Jeremy Lelliott stars in the title role, and anyone who has seen this gifted young actor’s previous stage appearances will have no doubt that Hamlet is in  capable hands. Still able to pass as a teenager, Lelliott is (at last) a Hamlet we can believe as a young, brooding Prince who, like adolescents everywhere, struggles with the meaning of life and his place in the world. Lelliott commands the stage from his first entrance in a dynamic and multi-layered performance that keeps the audience enthralled.  His “To be or not to be,” spoken dagger in hand, sounds fresh and new as do Hamlet’s other famous soliloquies.

Michael Yurchak is a much younger Claudius than we’ve seen before, but entirely age-appropriate as this particular Hamlet’s uncle, the schemer who murdered his brother to be King and married his widow soon after.  Yurchak’s Claudius isn’t the mustache-twirling villain we’ve grown accustomed to, but (at least on the surface) an affable fellow, not evil through and through but perhaps merely a man like any other who happens to let his greed and lust get the better of him.  That is, at least, until the second act when “Bad Claudius” gets the better of his good self. Yurchak also creates a stunningly different character as the brother Claudius murdered (aka the ghost of Hamlet’s father), his face obscured from forehead to upper lip by a white “Phantom” mask.

Several other performances stand out in a mostly excellent cast. Ryan Wagner and Sammi Smith are wonderful as Laertes and his sister Ophelia, an initial scene making clear their closeness as well as Laertes’ tenderness and protectiveness towards his younger sibling. Smith is achingly real as Ophelia, a girl whose youth leaves her unprepared for the heartache of first love. Wagner’s Laertes is initially such a gentle young man that his heartbreak upon learning of Ophelia’s death and his vengeful anger towards Hamlet are all the more powerful. 

Kimberly Jürgen does very good work as Gertrude, a low-key performance that fits nicely with the Queen’s weakness in the presence of husband number two. Inrikwe Perezarce-Davalos likewise makes a strong impression as Polonius, a warm and witty gentleman (with a touch of a Spanish accent), though why the leather jacket and guerilla pants? Katherine Lee makes for a fine, supportive Horatio (yes, Hamlet’s bff is a girl, and why not?). Gedaly Guberek is a standout as the comic gravedigger and also appears as Rosencrantz opposite a female Guildenstern (Rainy Fields) and behind the scenes as dramaturg.  A fine John Klopping does quintuple duty—as Bernardo, Osric, a Captain, the priest at Ophelia’s funeral, and as fight choreographer. Weidman and Kuiken are terrific, both in the play’s opening scene and as Player King and Player Queen, ever so slightly over-the-top when enacting Hamlet’s play-within-the-play as befits any strolling actor worth his or her salt. Laura Crow completes the cast as Marcella (the character formerly known as Marcellus). 

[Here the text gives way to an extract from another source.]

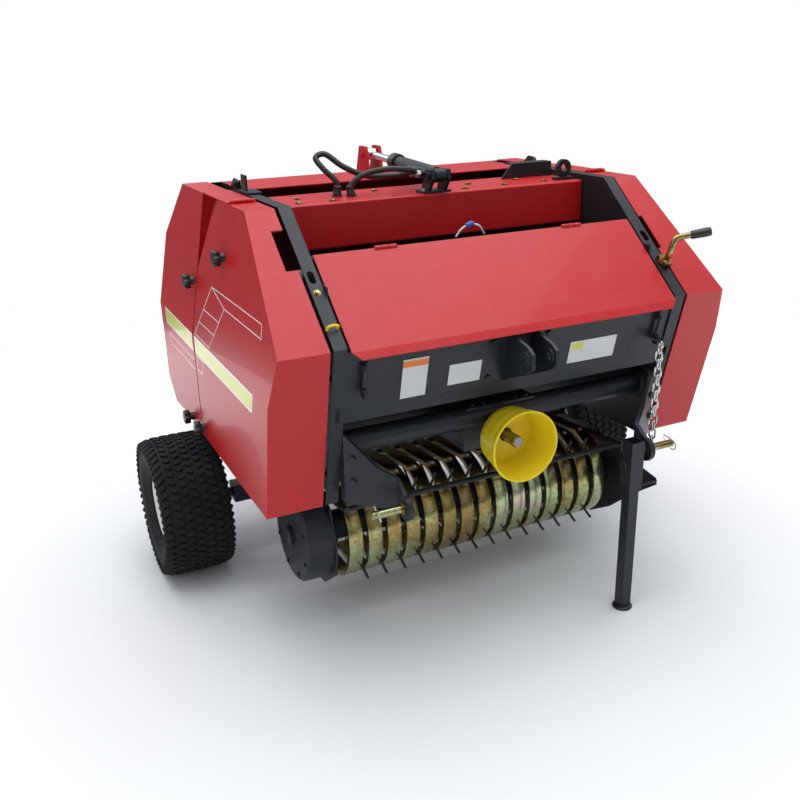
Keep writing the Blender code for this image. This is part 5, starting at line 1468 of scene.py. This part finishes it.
@dataclass
class Pickup(Assembly):
    """Plated bands, reel with tines, end plates, wind guard and chain."""

    datum: Datum
    pattern: Pattern
    bands: int = 15
    pitch: float = 0.0605
    width: float = 0.042
    wall: float = 0.0022
    steps: int = 30

    def build(self) -> None:
        """Builds the pickup."""
        self.keep("pickup_side_left", "pickup", Dress.CHARCOAL, 0.0018, 3)
        self.keep("pickup_side_right", "pickup", Dress.CHARCOAL, 0.0014)
        self.keep("wind_guard", "pickup", Dress.CHARCOAL, 0.0008)
        self.strips()
        self.reel()
        self.case_bolts()

    def axle(self) -> Vector:
        """Centre of the reel."""
        low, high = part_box("pickup_reel")
        return Vector((0, (low.y + high.y) / 2, (low.z + high.z) / 2))

    def strips(self) -> None:
        """Bands of folded sheet round the front, bolted to a bar at each end."""
        low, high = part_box("pickup_strips")
        axle = self.axle()
        radius = 0.150
        outer: list[tuple[float, float]] = [(high.y - axle.y, high.z - axle.z - 0.0185)]
        for k in range(self.steps + 1):
            angle = math.radians(98 + (270 - 98) * k / self.steps)
            outer.append((radius * math.cos(angle), radius * math.sin(angle)))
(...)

Making Horatio a girl proves an interesting and believable choice, though I would have kept Marcellus Marcellus. A female Guildenstern also works less well, if only because we are supposed to believe that Claudius and Gertrude have difficulty telling one from the other. About half the cast are members of the newly established Coeurage Theatre Company set up by Lelliott and Wagner, a group of young actors you’re likely to be hearing much more from.

Director Maria Cominis deserves highest marks for her highly imaginative staging.  She makes particularly effective use of the house-left aisle in several sequences. The ghost of Hamlet’s father stands in the aisle at the back of the house as he is observed by actors on stage. Later, when an onstage Polonius reads Claudius and Gertrude a letter from Hamlet to Ophelia, it is Hamlet’s voice we hear as he stands in the aisle behind Ophelia speaking the very words that Ophelia too has before her.  As Polonius gives a parting Laertes his words of advice (“Neither a borrower nor a lender be,” etc.), he hands his son a flashcard for each. (Clever!)  A couple scenes could benefit from revised blocking (e.g. we ought to be able to see Gertrude’s face during the play within the play) but for the most part Cominis uses the stage effectively and inventively.

Ultimately, what distinguishes this Hamlet from so many others is how crystal clear Shakespeare’s plot and language are, with credit due the skillfully abridged script, the razor-sharp direction, and performances that manage to be natural and contemporary all the while respecting the beauty of Shakespeare’s language.  

Sadly, the performance reviewed here was the last of four. It would be wonderful if this production could be brought back as a midweek TheProdCo offering or, barring that, in another venue. Considering its overall quality and the passionate work of its cast members, a return engagement would be welcome news indeed.

–Steven Stanley
December 14, 2009

The Production Company, Chandler Studio Theatre, 12443 Chandler Blvd., North Hollywood.